Table 5: Impact of Reinforcement Fine-Tuning (RFT) on performance after Supervised Fine-Tuning (SFT), showing consistent improvements across easy and hard scenarios.

We analyze the impact of reinforcement fine-tuning by comparing models with and without reinforcement-based optimization. The observed gains over supervised fine-tuning, as reported in [Tab.5](https://arxiv.org/html/2507.12911v4#S4.T5 "In 4.3.1 Supervised vs. Reinforcement Fine-Tuning ‣ 4.3 Ablation Studies ‣ 4 Experiment ‣ LaViPlan : Language-Guided Visual Path Planning with RLVR"), indicate that the reinforcement fine-tuning captures complementary learning signals beyond supervised losses. Interestingly, the effect size varies with task complexity, implying that the reinforcement fine-tuning provides stronger gradient signals in low-uncertainty regimes while remaining effective under harder conditions.

#### 4.3.2 Effective Sample Set for GRPO

To evaluate the impact of sample difficulty on reinforcement fine-tuning, we fix the SFT:RFT ratio at 4:1 (corresponding to 4,344 and 1,086 samples, respectively), and vary the proportion of easy and hard samples within this fixed budget.

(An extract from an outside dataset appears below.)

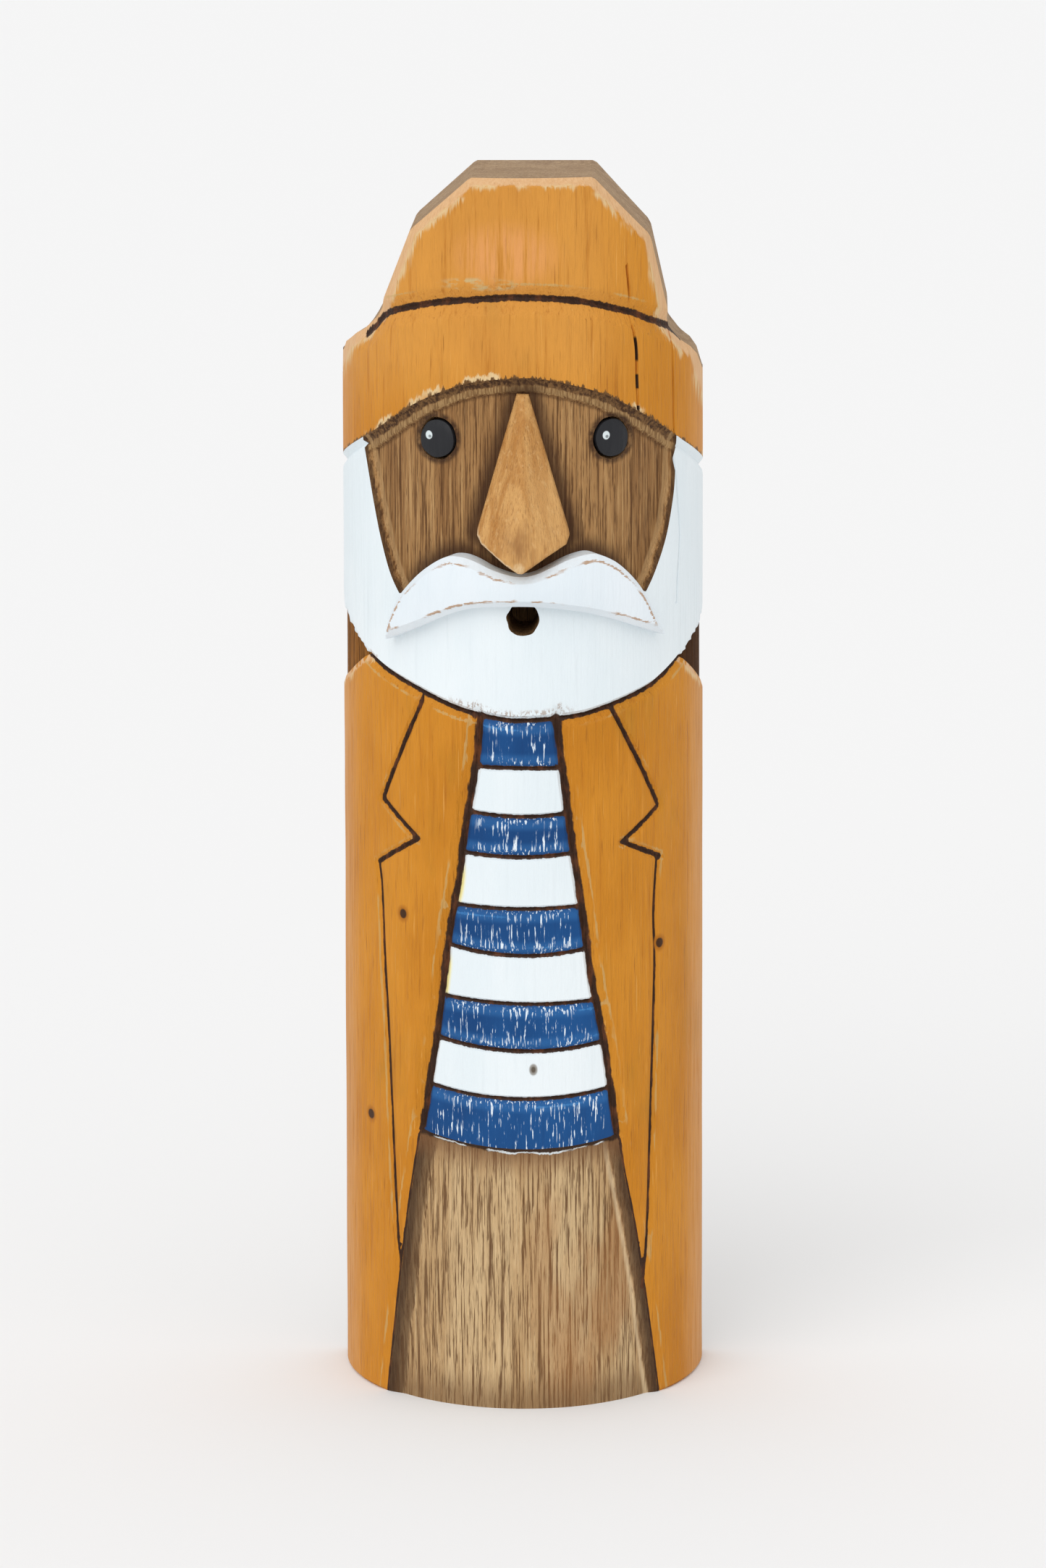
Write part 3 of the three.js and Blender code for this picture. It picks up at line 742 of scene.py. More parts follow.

In-Domain Dataset. As shown in [Tab.6](https://arxiv.org/html/2507.12911v4#S4.T6 "In 4.3.2 Effective Sample Set for GRPO ‣ 4.3 Ablation Studies ‣ 4 Experiment ‣ LaViPlan : Language-Guided Visual Path Planning with RLVR"), allocating a larger portion of hard scenarios (up to 40%) leads to consistent improvements across both ADE and FDE, particularly for hard cases. These results suggest that reinforcement fine-tuning benefits from challenging samples that provide richer learning signals, thereby enhancing the model’s generalization ability in complex planning situations. Notably, the 6:4 ratio achieves the best overall performance, as it strikes an effective balance between stable learning from easy cases and the additional supervision obtained from hard cases. While increasing the hard portion further (e.g., 7:3) introduces more diverse challenges, it can undermine the stability of learning in easy cases, resulting in less consistent improvements across metrics.

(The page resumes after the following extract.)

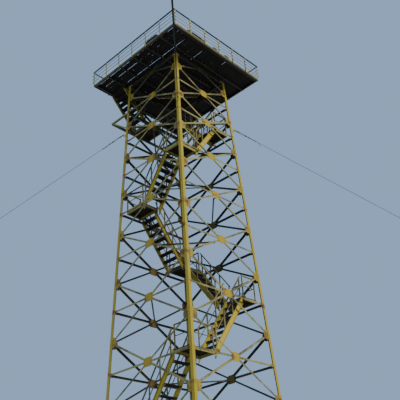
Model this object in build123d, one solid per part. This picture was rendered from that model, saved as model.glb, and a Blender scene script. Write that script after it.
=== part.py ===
"""Steel fire lookout tower: four leaning angle legs braced on every side, stairs that
wind down inside them, an open boarded deck on top and four stays to ground blocks.

Millimetres, +Z up. The origin is on the ground under the tower's axis. The sides of the
tower face -Y (front), +X (right), +Y (back) and -X (left).
"""
import os
from math import atan2, copysign, degrees, hypot, sqrt

from build123d import *

os.makedirs("parts", exist_ok=True)

# Tower frame
TOP_HALF = 1600.0          # half the side at the top of the legs
TAPER = 0.0455             # outward lean of a side, per mm of drop
TOP_PANEL = 790.0          # half panel under the deck
PANELS = [1650.0, 1700.0, 1900.0, 1970.0, 2160.0, 2400.0, 2500.0, 2950.0, 3280.0]
PEDESTAL_HEIGHT = 630.0
PEDESTAL_TOP_SIDE = 520.0
PEDESTAL_FOOT_SIDE = 760.0
BASE_PLATE_SIDE = 380.0
BASE_PLATE_THICKNESS = 20.0
LEG_FLANGE = 130.0
LEG_THICKNESS = 14.0
GUSSET_THICKNESS = 10.0
GUSSET_WIDTH = 460.0       # plate at the middle of a side
GUSSET_HEIGHT = 340.0
LEG_PLATE_REACH = 230.0    # plate at a leg, past the flange
LEG_PLATE_HEIGHT = 400.0
CLEAT_REACH = 110.0
CLEAT_HEIGHT = 100.0
CLEAT_LAP = 70.0           # of a level bar on its cleat
BAR_FLANGE = 75.0
BAR_THICKNESS = 7.0
BAR_START_AT_LEG = 95.0    # from the working point on the leg's flange
BAR_START_AT_MIDDLE = 165.0
PLAN_BAR_FLANGE = 60.0
PLAN_BAR_THICKNESS = 6.0
PLAN_CLEAT = 80.0
PLAN_BAR_REACH = 130.0     # past a middle plate's quarter

# Top frame and deck
TOP_BEAM_DEPTH = 120.0
TOP_BEAM_FLANGE = 55.0
SECTION_WALL = 7.0
DECK_HALF = 2770.0
FASCIA_FLANGE = 55.0
JOIST_DEPTH = 100.0
JOIST_FLANGE = 50.0
JOIST_COUNT = 7
BOARD_THICKNESS = 40.0
BOARD_CLEARANCE = 2.0      # to the fascia's back
DECK_BOARD_COUNT = 25
DECK_BOARD_GAP = 11.0
HATCH_CLEARANCE = 4.0
RAIL_HEIGHT = 900.0        # top of the rail over the fascia's lower edge
POST_FLANGE = 50.0
POST_THICKNESS = 5.0
DECK_BAYS = 6
TOP_RAIL = 45.0
MID_RAIL = 22.0
MID_RAIL_COUNT = 3
MID_RAIL_START = 110.0     # lowest mid rail over the fascia's top

# Stairs
STAIR_WIDTH = 900.0
FACE_CLEARANCE = 175.0     # from a side's plane to the stairs inside it
RISERS = 8
RUN_PER_RISE = 0.74
OUTER_RUN = 1410.0         # of the top flight, outside the back
STRINGER_DEPTH = 200.0
STRINGER_FLANGE = 55.0
STRINGER_WALL = 6.0
STRINGER_OVER_NOSING = 45.0
TREAD_DEPTH = 245.0
TREAD_THICKNESS = 38.0
LANDING_BEAM_DEPTH = 100.0
LANDING_BEAM_WIDTH = 50.0
LANDING_BOARD = 35.0
HANDRAIL_HEIGHT = 900.0
HANDRAIL = 42.0
STAIR_MID_RAIL = 24.0
MID_RAIL_SHARE = 0.55      # of the handrail's height
STAIR_POST = 40.0
POSTS_ON_FLIGHT = 4
POST_INSET = 4.0           # from the edge a post stands at
RAIL_END_GAP = 30.0        # from a landing rail's end to the next edge
GRIP = 0.3                 # clearance between pieces that sit side by side

# Landing outside the back
OUTER_LEFT = -320.0
OUTER_RIGHT = 700.0
OUTER_NEAR = 1705.0
OUTER_FAR = 2745.0
OUTER_BEAM_DEPTH = 110.0
ARM_SIZE = 80.0
LEDGER_WIDTH = 60.0
STRUT_SIZE = 60.0

# Stays
STAY_DROP = 2880.0         # below the top of the legs
STAY_RADIUS = 5.0
ANCHOR_PLACES = {          # X and Y of each ground block
    "front_left": (-19500.0, -18910.0),
    "front_right": (19500.0, -19500.0),
    "back_right": (19500.0, 19500.0),
    "back_left": (-18700.0, 18700.0),
}
ANCHOR_SIDE = 800.0
ANCHOR_HEIGHT = 420.0
ANCHOR_EYE_HEIGHT = 180.0
LUG_THICKNESS = 16.0
LUG_SIDE = 130.0
TURNBUCKLE_LENGTH = 620.0
TURNBUCKLE_WIDTH = 70.0
TURNBUCKLE_THICKNESS = 28.0
TURNBUCKLE_HEAD = 90.0     # solid part at each end
TURNBUCKLE_SIDE = 18.0     # bar on each side of the window

# Levels: node 0 is the legs' top, odd nodes are at the legs, even nodes at the crossings
BASE_LEVEL = PEDESTAL_HEIGHT + BASE_PLATE_THICKNESS
LEG_TOP = BASE_LEVEL + sum(PANELS) + TOP_PANEL
SLOPE = sqrt(1 + TAPER * TAPER)


def half(drop):
    """Half the tower's side at a drop below the top of the legs."""
    return TOP_HALF + TAPER * drop


def node_drops():
    drops = {0: 0.0, 1: TOP_PANEL}
    for i, height in enumerate(PANELS):
        odd = 2 * i + 1
        drops[odd + 2] = drops[odd] + height
        upper, lower = half(drops[odd]), half(drops[odd + 2])
        drops[odd + 1] = drops[odd] + height * upper / (upper + lower)
    return drops


DROP = node_drops()
LAST = max(DROP)
LEVEL = {k: LEG_TOP - d for k, d in DROP.items()}
LANDING_LEVELS = [k for k in range(2, LAST, 2)]
SEAT_LIFT = BAR_FLANGE / 2 - 1.9   # top of a level bar over its node
LANDING_RISE = SEAT_LIFT + LANDING_BEAM_DEPTH + LANDING_BOARD
DECK_TOP = LEG_TOP + JOIST_DEPTH + BOARD_THICKNESS
FASCIA_DEPTH = JOIST_DEPTH + BOARD_THICKNESS + SECTION_WALL


def block(x0, x1, y0, y1, z0, z1):
    size = Box(x1 - x0, y1 - y0, z1 - z0)
    return Pos((x0 + x1) / 2, (y0 + y1) / 2, (z0 + z1) / 2) * size


def turned(shape, quarters):
    return Rot(0, 0, 90 * quarters) * shape


def outline(points, height):
    """A prism on the XY plane from a closed outline."""
    return extrude(make_face(Polyline(*points, close=True)), height)


def angle_profile(flange, thickness):
    """An angle's outline: one flange flat on y, the other down from its upper edge."""
    f, t = flange / 2, thickness
    return [(-f, 0), (f, 0), (f, -flange), (f - t, -flange), (f - t, -t), (-f, -t)]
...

Table 6: Performance impact of different easy-to-hard data ratio when the total number of training samples is held constant with in-domain dataset.

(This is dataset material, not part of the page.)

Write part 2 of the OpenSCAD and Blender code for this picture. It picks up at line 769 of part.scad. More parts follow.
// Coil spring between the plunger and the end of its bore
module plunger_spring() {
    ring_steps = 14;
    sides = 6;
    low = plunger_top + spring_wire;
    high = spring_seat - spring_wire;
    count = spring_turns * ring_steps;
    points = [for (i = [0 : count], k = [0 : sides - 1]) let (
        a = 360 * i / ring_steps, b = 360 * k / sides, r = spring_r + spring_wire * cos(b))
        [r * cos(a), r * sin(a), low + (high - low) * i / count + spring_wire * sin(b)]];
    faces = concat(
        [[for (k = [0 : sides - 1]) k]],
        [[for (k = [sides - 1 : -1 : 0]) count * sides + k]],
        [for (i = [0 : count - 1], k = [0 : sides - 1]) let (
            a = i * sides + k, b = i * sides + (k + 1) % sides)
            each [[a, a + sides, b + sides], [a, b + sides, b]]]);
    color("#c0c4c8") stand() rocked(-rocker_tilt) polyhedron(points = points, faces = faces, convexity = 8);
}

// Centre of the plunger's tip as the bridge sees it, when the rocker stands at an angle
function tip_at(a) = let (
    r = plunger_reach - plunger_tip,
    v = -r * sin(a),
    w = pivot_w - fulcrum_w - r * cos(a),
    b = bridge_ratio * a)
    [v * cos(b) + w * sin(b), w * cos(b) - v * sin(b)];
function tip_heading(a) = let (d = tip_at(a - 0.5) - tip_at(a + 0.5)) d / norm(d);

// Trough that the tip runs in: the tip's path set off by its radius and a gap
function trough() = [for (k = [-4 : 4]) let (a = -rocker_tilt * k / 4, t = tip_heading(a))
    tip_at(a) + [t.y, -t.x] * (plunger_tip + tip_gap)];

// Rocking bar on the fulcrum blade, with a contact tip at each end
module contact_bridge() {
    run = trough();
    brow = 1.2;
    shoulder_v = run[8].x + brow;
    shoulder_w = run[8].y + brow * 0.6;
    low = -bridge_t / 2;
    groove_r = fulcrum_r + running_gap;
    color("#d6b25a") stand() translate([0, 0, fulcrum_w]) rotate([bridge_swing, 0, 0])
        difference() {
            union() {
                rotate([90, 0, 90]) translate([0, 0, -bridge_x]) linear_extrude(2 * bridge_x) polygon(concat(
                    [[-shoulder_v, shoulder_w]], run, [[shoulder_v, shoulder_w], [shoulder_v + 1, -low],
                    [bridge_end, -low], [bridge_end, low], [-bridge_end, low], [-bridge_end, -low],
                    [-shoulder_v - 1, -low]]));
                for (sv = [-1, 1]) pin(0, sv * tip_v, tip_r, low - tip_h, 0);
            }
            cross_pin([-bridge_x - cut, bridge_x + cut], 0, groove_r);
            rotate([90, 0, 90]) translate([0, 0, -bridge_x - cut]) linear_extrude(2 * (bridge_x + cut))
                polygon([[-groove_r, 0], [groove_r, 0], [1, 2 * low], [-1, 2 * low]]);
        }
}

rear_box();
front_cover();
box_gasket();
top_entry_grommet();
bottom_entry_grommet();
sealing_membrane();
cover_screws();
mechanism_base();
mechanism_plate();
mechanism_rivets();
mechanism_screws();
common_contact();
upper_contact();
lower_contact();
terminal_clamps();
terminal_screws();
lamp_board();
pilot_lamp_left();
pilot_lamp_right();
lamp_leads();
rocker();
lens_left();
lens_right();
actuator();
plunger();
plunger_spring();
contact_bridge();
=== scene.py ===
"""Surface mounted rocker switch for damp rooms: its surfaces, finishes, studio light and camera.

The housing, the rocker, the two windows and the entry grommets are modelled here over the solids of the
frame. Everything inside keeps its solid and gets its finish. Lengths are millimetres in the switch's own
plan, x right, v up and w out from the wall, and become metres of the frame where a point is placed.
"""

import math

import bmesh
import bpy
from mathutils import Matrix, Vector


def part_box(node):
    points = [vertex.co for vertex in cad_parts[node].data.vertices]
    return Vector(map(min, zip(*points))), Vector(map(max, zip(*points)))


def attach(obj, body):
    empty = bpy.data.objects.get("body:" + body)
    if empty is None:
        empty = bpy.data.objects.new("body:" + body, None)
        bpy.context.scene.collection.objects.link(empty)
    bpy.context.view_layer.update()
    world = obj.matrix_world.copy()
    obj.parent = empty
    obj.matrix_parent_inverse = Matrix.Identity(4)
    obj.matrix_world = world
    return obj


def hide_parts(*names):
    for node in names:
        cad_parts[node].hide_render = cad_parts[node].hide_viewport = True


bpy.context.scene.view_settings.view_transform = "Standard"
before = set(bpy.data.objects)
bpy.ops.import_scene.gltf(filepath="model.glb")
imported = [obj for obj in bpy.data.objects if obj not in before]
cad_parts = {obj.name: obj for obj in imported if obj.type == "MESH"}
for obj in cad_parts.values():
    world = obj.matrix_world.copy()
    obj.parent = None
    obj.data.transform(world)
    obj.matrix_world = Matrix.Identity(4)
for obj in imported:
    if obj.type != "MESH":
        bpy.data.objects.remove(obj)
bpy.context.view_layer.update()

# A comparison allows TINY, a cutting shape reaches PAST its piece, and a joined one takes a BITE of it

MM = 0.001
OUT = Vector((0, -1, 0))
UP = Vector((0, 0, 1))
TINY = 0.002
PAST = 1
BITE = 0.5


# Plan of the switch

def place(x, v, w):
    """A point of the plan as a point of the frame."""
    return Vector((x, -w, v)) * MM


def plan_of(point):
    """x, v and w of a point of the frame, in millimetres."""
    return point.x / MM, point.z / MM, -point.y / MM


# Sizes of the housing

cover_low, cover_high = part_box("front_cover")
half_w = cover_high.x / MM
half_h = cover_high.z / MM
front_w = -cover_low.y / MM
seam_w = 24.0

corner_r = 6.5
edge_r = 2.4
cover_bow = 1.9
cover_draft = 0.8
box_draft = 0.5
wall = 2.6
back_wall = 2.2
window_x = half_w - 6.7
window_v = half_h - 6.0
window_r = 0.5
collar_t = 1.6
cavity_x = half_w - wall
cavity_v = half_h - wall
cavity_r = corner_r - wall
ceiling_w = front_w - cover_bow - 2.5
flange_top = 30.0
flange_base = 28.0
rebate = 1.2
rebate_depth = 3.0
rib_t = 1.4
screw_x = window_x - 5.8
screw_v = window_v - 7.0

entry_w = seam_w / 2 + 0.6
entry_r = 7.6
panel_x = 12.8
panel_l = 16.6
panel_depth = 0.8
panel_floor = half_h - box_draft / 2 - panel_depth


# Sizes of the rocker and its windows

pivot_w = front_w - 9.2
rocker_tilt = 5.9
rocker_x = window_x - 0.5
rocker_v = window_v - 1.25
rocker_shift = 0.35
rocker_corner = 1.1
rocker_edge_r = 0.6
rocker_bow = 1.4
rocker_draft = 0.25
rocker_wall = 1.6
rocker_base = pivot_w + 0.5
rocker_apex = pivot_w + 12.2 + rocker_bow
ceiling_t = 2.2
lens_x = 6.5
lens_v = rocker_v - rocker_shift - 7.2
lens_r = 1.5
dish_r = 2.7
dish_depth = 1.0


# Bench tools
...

Out-of-Domain Dataset. The ground-truth trajectory does not always align with the safest path, and such misalignment becomes more prominent in difficult scenarios. In this setting, the 7:3 ratio yields the most favorable outcomes as shown in [Tab.7](https://arxiv.org/html/2507.12911v4#S4.T7 "In 4.3.2 Effective Sample Set for GRPO ‣ 4.3 Ablation Studies ‣ 4 Experiment ‣ LaViPlan : Language-Guided Visual Path Planning with RLVR"), especially under safety-focused and balanced metrics. This is because the larger share of hard samples exposes the model to safety-critical conflicts, encouraging it to learn beyond simply imitating labeled trajectories and to acquire strategies that prioritize safe driving. However, further increasing the proportion of hard samples to 6:4 biases the training distribution excessively toward complex cases, which diminishes generalization in performance-focused metrics.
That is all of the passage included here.